Coulrophobia and Fata Morgana

Review of Coulrophobia & Fata Morgana, by Jacob M. Appel

I won a signed copy of Coulrophobia & Fata Morganaby Jacob M. Appel, through LIbraryThing.

Description from Goodreads:
In his ninth book and fifth collection of stories, Jacob M. Appel introduces readers to a a diplomats wife who attempts to seduce her chimney sweep through Norwegian lessons, a minister whose dead wife is romantically involved with Greta Garbo and a landlord menaced by a rent-delinquent mime.

Review:
This is a collection of short stories and I’m on record several times as stating that I’m not a big fan of short stories, because I rarely find them satisfying. But if I’m going to read them I prefer to get my hands on a collection like this one. It gives me more of a feeling for the author than a mere 20 page snippet alone. And I liked Appel’s writing. I found the stories thoughtful and meaningful, which in a lot of circumstances is my biggest complaint about shorts. I don’t feel the accomplish anything by their end. Not here, I ended this book happy to have read it and each story in it.

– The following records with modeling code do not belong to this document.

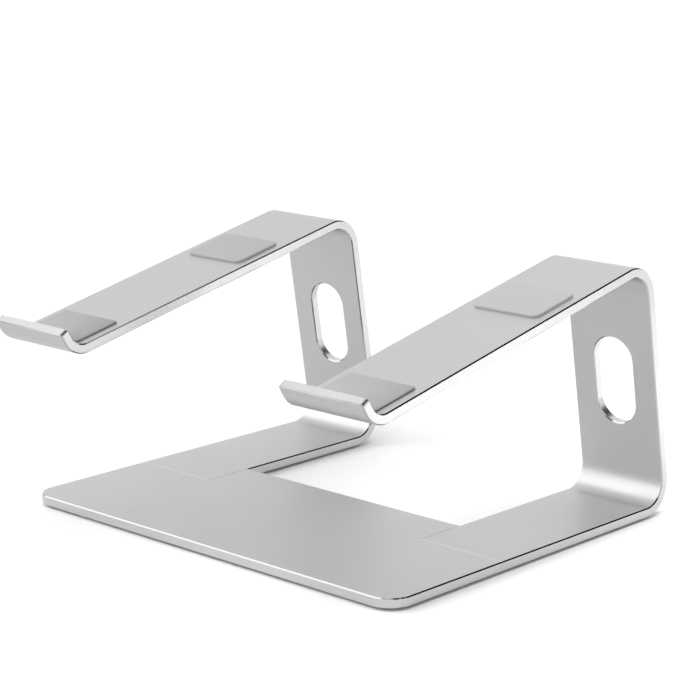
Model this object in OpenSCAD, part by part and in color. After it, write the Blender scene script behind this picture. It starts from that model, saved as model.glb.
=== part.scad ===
// Laptop stand bent from thick aluminium plate.
// A wide plate lies in front on the desk. An arm on each side starts as a flat foot behind it,
// turns up into a column with an oval cable hole, turns forward over the desk and ends in a hook
// that stops the laptop from sliding off. Lengths are in millimetres and angles in degrees.
// X is the width, Y runs from the front to the back, Z is up. The origin is under the middle of
// the whole stand, on the desk.

/* [Base] */
// Overall width of the base
base_w = 258; // [240:1:280]
// Depth of the front plate between the two arms
plate_d = 110; // [90:1:130]
// Thickness of every plate
plate_t = 5.2; // [5:0.1:6]
// Radius of the two rounded front corners
corner_r = 13; // [8:1:24]

/* [Arms] */
// Width of each arm
arm_w = 52.6; // [48:0.2:60]
// Forward lean of the columns
column_lean = 9.6; // [6:0.2:12]
// Distance from the front edge to the columns, measured along the desk
column_y = 214.9; // [205:0.1:225]
// Inner radius of the bend between foot and column
heel_r = 12; // [10:0.5:18]
// Inner radius of the bend between column and tray
shoulder_r = 12.5; // [10:0.5:16]
// Slope of the trays, down towards the hooks
tray_slope = 12; // [10:0.5:15]

/* [Hooks] */
// Height of the hooks' lowest line above the underside of the base
hook_z = 90.4; // [80:0.1:100]
// Distance of that lowest line in front of the front edge of the base
hook_out = 5.3; // [0:0.1:10]
// Inner radius of the hooks
hook_r = 9.2; // [7:0.1:11]
// Forward lean of the lips
lip_lean = 31; // [25:1:45]
// Length of the straight part of the lips
lip_len = 5.8; // [5:0.2:12]
// Radius of the two upper corners of each lip
lip_corner_r = 1.6; // [1:0.2:3]

/* [Cable holes] */
// Width of each oval hole
hole_w = 24.3; // [20:0.1:30]
// Length of each oval hole along the column
hole_l = 48; // [40:0.5:54]
// Height of the middle of the holes above the underside of the base
hole_z = 68.9; // [66:0.1:74]

/* [Lap joints] */
// Overlap of the front plate and each foot
lap_d = 30; // [24:1:36]
// Thickness of the front plate's tongue under the foot
tongue_t = 2.0; // [1.8:0.1:2.4]
// Gap at the upright faces of the lap joints
seam = 0.1; // [0.05:0.05:0.3]
// Distance between the screws across the arm
screw_dx = 34; // [28:1:38]
// Distance between the screws along the arm
screw_dy = 16; // [12:1:18]

/* [Rubber] */
// Diameter of the round feet
foot_d = 16; // [12:1:20]
// Height of the feet below the base
foot_drop = 1.2; // [0.8:0.1:2]
// Depth of the round recesses that hold the feet
foot_recess = 0.8; // [0.5:0.1:1]
// Thickness of the pads under the laptop
pad_t = 1.2; // [0.8:0.1:1.5]
// Width of the pads
pad_w = 41; // [30:1:44]
// Length of the rear pads along the tray
rear_pad_l = 32; // [20:1:40]

/* [Hidden] */
$fn = 96;

SILVER = [0.78, 0.78, 0.79];
STEEL = [0.55, 0.55, 0.57];
PAD_GREY = [0.62, 0.63, 0.64];
FOOT_GREY = [0.16, 0.16, 0.17];

// Countersunk M3 screws, 4 mm long, with a 2 mm hexagon socket
screw_r = 1.5;
screw_l = 4;
screw_head_r = 2.8;
screw_head_h = screw_head_r - screw_r;
socket_w = 2;
socket_d = 0.9;
tapped_l = 2.4;

// Flat steps in each bend of the plate
bend_steps = 24;

arm_mid = (base_w - arm_w) / 2;
arm_inner = base_w / 2 - arm_w;
hook_outer_r = hook_r + plate_t;

// Centres of the three bends in the side profile, as [Y, Z]. Each of the first two lies one inner
// radius inside the column's front face, and the second as far below the tray.
heel_c = [column_y - (heel_r + (plate_t + heel_r) * sin(column_lean)) / cos(column_lean), plate_t + heel_r];
hook_c = [-hook_out, hook_z + hook_outer_r];
column_line = column_y * cos(column_lean) - shoulder_r;
tray_line = hook_c[1] * cos(tray_slope) - hook_c[0] * sin(tray_slope) - hook_outer_r - shoulder_r;
bend_cos = cos(column_lean - tray_slope);
shoulder_c = [
    (column_line * cos(tray_slope) - tray_line * sin(column_lean)) / bend_cos,
    (tray_line * cos(column_lean) + column_line * sin(tray_slope)) / bend_cos
];

// Directions from the centres of the bends to the plate, where the straight stretches begin
foot_a = -90;
column_a = column_lean;
tray_a = 90 + tray_slope;
hook_a = 270 + tray_slope;
lip_a = 180 + lip_lean;
lip_run = [-sin(lip_lean), cos(lip_lean)];

back_y = heel_c[0] + heel_r + plate_t;
front_y = hook_c[0] - hook_outer_r * cos(lip_lean) - lip_len * sin(lip_lean);
origin_y = (front_y + back_y) / 2;
lap_y = plate_d - lap_d;
front_foot_y = 26;
rear_foot_y = 176;
front_foot_x = 104;
rear_pad_y = 132;
pad_corner_r = 4;
hook_pad_run = 26;
hook_pad_rise = 4;

// Points round a bend from one direction to another
function arc(c, r, from_a, to_a) = [
    for (i = [0:bend_steps])
        let (a = from_a + (to_a - from_a) * i / bend_steps)
        c + r * [cos(a), sin(a)]
];

// Moves a model measured from the front edge and the underside of the base into the stand's frame
module on_desk() {
    translate([0, -origin_y, foot_drop])
        children();
}

// Puts a Y-Z outline upright and makes it w wide, centred on x
module side_slab(x, w) {
    translate([x - w / 2, 0, 0])
        rotate([90, 0, 90])
            linear_extrude(height = w)
                children();
}

module rounded_rectangle(size, r) {
    square([size[0] - 2 * r, size[1]], center = true);
    square([size[0], size[1] - 2 * r], center = true);
    for (x = [-1, 1], y = [-1, 1])
        translate([x * (size[0] / 2 - r), y * (size[1] / 2 - r)])
            circle(r = r);
}

// Side profile of an arm: along the outside of the foot, column and tray and the inside of the hook
// to the top of the lip, and back along the other face
module arm_profile() {
    polygon(concat(
        [[plate_d + seam, tongue_t], [plate_d + seam, 0]],
        arc(heel_c, heel_r + plate_t, foot_a, column_a),
        arc(shoulder_c, shoulder_r + plate_t, column_a, tray_a),
        arc(hook_c, hook_r, hook_a, lip_a),
        [for (r = [hook_r, hook_outer_r]) hook_c + r * [cos(lip_a), sin(lip_a)] + lip_len * lip_run],
        arc(hook_c, hook_outer_r, lip_a, hook_a),
        arc(shoulder_c, shoulder_r, tray_a, column_a),
        arc(heel_c, heel_r, column_a, foot_a),
        [[lap_y + seam, plate_t], [lap_y + seam, tongue_t]]
    ));
}

// Oval hole, upright, that follows the lean of the column
module cable_hole() {
    straight = hole_l - hole_w;
    translate([arm_mid, column_y - hole_z * tan(column_lean), hole_z])
        rotate([90 + column_lean, 0, 0])
            linear_extrude(height = 6 * plate_t, center = true) {
                square([hole_w, straight], center = true);
                for (side = [-1, 1])
                    translate([0, side * straight / 2])
                        circle(d = hole_w);
            }
}

// Removed from the upper corners of a right lip to round them off
module lip_corner_cuts() {
    translate([arm_mid, hook_c[0], hook_c[1]])
        rotate([90 + lip_lean, 0, 0])
            linear_extrude(height = 2 * hook_outer_r)
                for (side = [0, 1])
                    mirror([side, 0])
                        translate([arm_w / 2 - lip_corner_r, lip_len - lip_corner_r])
                            difference() {
                                square(2 * lip_corner_r);
                                circle(r = lip_corner_r);
                            }
}

// Places its children at the four screw positions of the right lap joint
module at_screws() {
    for (x = [-1, 1], y = [-1, 1])
        translate([arm_mid + x * screw_dx / 2, lap_y + lap_d / 2 + y * screw_dy / 2, 0])
            children();
}

module foot_recess_at(x, y) {
    translate([x, y, -1])
        cylinder(d = foot_d, h = foot_recess + 1);
}

// Right arm in the base's own frame; the left arm is its mirror image
module arm() {
    difference() {
        side_slab(arm_mid, arm_w)
            arm_profile();
        cable_hole();
        lip_corner_cuts();
        at_screws()
            translate([0, 0, tongue_t - 1])
                cylinder(r = screw_r, h = tapped_l + 1);
        foot_recess_at(arm_mid, rear_foot_y);
    }
}

// Outline of the front plate, with its two front corners rounded
module plate_outline() {
    translate([-base_w / 2, corner_r])
        square([base_w, plate_d - corner_r]);
    translate([-base_w / 2 + corner_r, 0])
        square([base_w - 2 * corner_r, 2 * corner_r]);
    for (side = [-1, 1])
        translate([side * (base_w / 2 - corner_r), corner_r])
            circle(r = corner_r);
}

// Removed from the right end of the front plate to leave the tongue and its screw holes
module lap_cut() {
    translate([arm_inner - seam, lap_y, tongue_t])
        cube([arm_w + 2, lap_d + 1, plate_t]);
    at_screws() {
        translate([0, 0, -1])
            cylinder(r = screw_r + 0.1, h = plate_t);
        translate([0, 0, -1])
            cylinder(r1 = screw_head_r + 1, r2 = screw_r, h = screw_head_h + 1);
    }
}

module base_plate() {
    color(SILVER)
        on_desk()
            difference() {
                linear_extrude(height = plate_t)
                    plate_outline();
                for (side = [0, 1])
                    mirror([side, 0, 0]) {
                        lap_cut();
                        foot_recess_at(front_foot_x, front_foot_y);
                    }
            }
}

module left_arm() {
    color(SILVER)
        on_desk()
            mirror([1, 0, 0])
                arm();
}

module right_arm() {
    color(SILVER)
        on_desk()
            arm();
}

module countersunk_screw() {
    difference() {
        union() {
            cylinder(r1 = screw_head_r, r2 = screw_r, h = screw_head_h);
            cylinder(r = screw_r, h = screw_l);
        }
        translate([0, 0, -1])
            cylinder(d = socket_w / cos(30), h = socket_d + 1, $fn = 6);
    }
}

module lap_screws() {
    color(STEEL)
        on_desk()
            for (side = [0, 1])
                mirror([side, 0, 0])
                    at_screws()
                        countersunk_screw();
}

// Liner of a right hook: up the lip, round the bend and a little way up the tray
module hook_pad() {
    lip_dir = [cos(lip_a), sin(lip_a)];
    tray_dir = [cos(hook_a), sin(hook_a)];
    tray_run = [cos(tray_slope), sin(tray_slope)];
    top_r = hook_r - pad_t;
    side_slab(arm_mid, pad_w)
        polygon(concat(
            [for (r = [top_r, hook_r]) hook_c + r * lip_dir + hook_pad_rise * lip_run],
            arc(hook_c, hook_r, lip_a, hook_a),
            [for (r = [hook_r, top_r]) hook_c + r * tray_dir + hook_pad_run * tray_run],
            arc(hook_c, top_r, hook_a, lip_a)
        ));
}

// Rectangular pad near the back of a right tray
module tray_pad() {
    translate([0, hook_c[0], hook_c[1]])
        rotate([tray_slope, 0, 0])
            translate([arm_mid, rear_pad_y, -hook_r])
                linear_extrude(height = pad_t)
                    rounded_rectangle([pad_w, rear_pad_l], pad_corner_r);
}

module left_hook_pad() {
    color(PAD_GREY)
        on_desk()
            mirror([1, 0, 0])
                hook_pad();
}

module right_hook_pad() {
    color(PAD_GREY)
        on_desk()
            hook_pad();
}

module left_tray_pad() {
    color(PAD_GREY)
        on_desk()
            mirror([1, 0, 0])
                tray_pad();
}

module right_tray_pad() {
    color(PAD_GREY)
        on_desk()
            tray_pad();
}

module foot(x, y) {
    color(FOOT_GREY)
        on_desk()
            translate([x, y, -foot_drop])
                cylinder(d = foot_d, h = foot_drop + foot_recess);
}

module front_left_foot() {
    foot(-front_foot_x, front_foot_y);
}

module front_right_foot() {
    foot(front_foot_x, front_foot_y);
}

module rear_left_foot() {
    foot(-arm_mid, rear_foot_y);
}

module rear_right_foot() {
    foot(arm_mid, rear_foot_y);
}

base_plate();
left_arm();
right_arm();
lap_screws();
left_hook_pad();
right_hook_pad();
left_tray_pad();
right_tray_pad();
front_left_foot();
front_right_foot();
rear_left_foot();
rear_right_foot();
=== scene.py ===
"""Laptop stand of bent aluminium plate: two arms with trays, hooks and cable holes on a wide base plate."""
import math

import bmesh
import bpy
from mathutils import Matrix, Vector


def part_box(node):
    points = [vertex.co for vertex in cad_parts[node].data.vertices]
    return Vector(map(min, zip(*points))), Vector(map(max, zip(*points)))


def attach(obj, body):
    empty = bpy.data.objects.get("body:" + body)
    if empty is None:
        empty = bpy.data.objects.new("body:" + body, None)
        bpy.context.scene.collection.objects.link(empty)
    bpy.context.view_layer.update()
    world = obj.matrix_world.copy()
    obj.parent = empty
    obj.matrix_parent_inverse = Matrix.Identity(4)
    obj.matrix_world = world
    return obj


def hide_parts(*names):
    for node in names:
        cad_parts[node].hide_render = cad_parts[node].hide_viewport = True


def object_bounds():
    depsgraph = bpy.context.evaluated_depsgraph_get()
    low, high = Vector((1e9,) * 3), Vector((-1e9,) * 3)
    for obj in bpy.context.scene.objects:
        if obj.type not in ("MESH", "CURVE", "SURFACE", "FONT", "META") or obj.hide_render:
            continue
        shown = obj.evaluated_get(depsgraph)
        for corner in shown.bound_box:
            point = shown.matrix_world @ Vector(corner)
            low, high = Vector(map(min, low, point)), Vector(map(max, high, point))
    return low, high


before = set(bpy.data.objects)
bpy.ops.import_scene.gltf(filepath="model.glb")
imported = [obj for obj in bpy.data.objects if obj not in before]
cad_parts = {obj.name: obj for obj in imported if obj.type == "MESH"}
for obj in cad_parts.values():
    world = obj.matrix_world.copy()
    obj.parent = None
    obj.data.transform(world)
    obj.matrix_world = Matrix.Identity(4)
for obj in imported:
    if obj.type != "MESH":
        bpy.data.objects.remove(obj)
cad_low, cad_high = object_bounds()

# ---------------------------------------------------------------------------
# Driving dimensions, in metres and degrees. Side views are drawn as (y, z), with y measured from
# the front edge of the base plate and z from its underside.
# ---------------------------------------------------------------------------
plate_low, plate_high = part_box("base_plate")
BASE_W = plate_high.x - plate_low.x
PLATE_D = plate_high.y - plate_low.y
PLATE_T = plate_high.z - plate_low.z
CORNER_R = 0.013
ORIGIN = Vector((0, plate_low.y, plate_low.z))

ARM_W = 0.0526
ARM_MID = (BASE_W - ARM_W) / 2
COLUMN_LEAN = 9.6
COLUMN_Y = 0.2149
HEEL_R = 0.012
SHOULDER_R = 0.0125
TRAY_SLOPE = 12
HOOK_OUT = 0.0053
HOOK_Z = 0.0904
HOOK_R = 0.0092
LIP_LEAN = 31
LIP_LEN = 0.0058
LIP_CORNER_R = 0.0016
HOLE_W = 0.0243
HOLE_L = 0.048
HOLE_Z = 0.0689

LAP_D = 0.030
TONGUE_T = 0.0020
SEAM = 0.0001
SCREW_DX = 0.034
SCREW_DY = 0.016
SCREW_R = 0.0015
SCREW_HEAD_R = 0.0028
TAPPED_L = 0.0024

FOOT_RECESS = 0.0008
PAD_T = 0.0012
PAD_W = 0.041
REAR_PAD_L = 0.032
REAR_PAD_Y = 0.132
HOOK_PAD_RUN = 0.026
HOOK_PAD_RISE = 0.004

CHAMFER = 0.0006
LAP_CHAMFER = 0.00015
PAD_EDGE_R = 0.0004
PAD_CORNER_R = 0.004

# Flat steps round each upper corner of a lip
LIP_CORNER_STEPS = 10


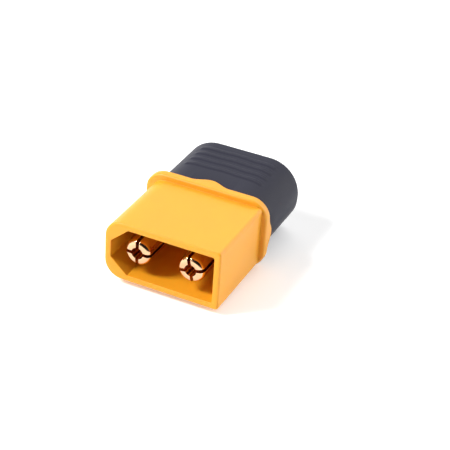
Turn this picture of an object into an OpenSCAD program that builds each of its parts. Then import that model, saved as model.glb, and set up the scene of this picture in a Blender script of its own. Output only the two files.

A man recently told me I don’t review short stories properly, inferring that I’m reading them incorrectly. And I suppose if you expect me to be able and/or willing to go on at length about this being an example of the X type of story or the Y narrative format, I’d have to reluctantly swallow my allegation of mansplaining and concede the point. But I rather read and review shorts based on the simple maxim that I must enjoy them, regardless or how or why. I enjoyed Appel’s stories. It doesn’t matter to me why. That is enough. I easily recommend this book to those looking for a collection of easily digestible short stories.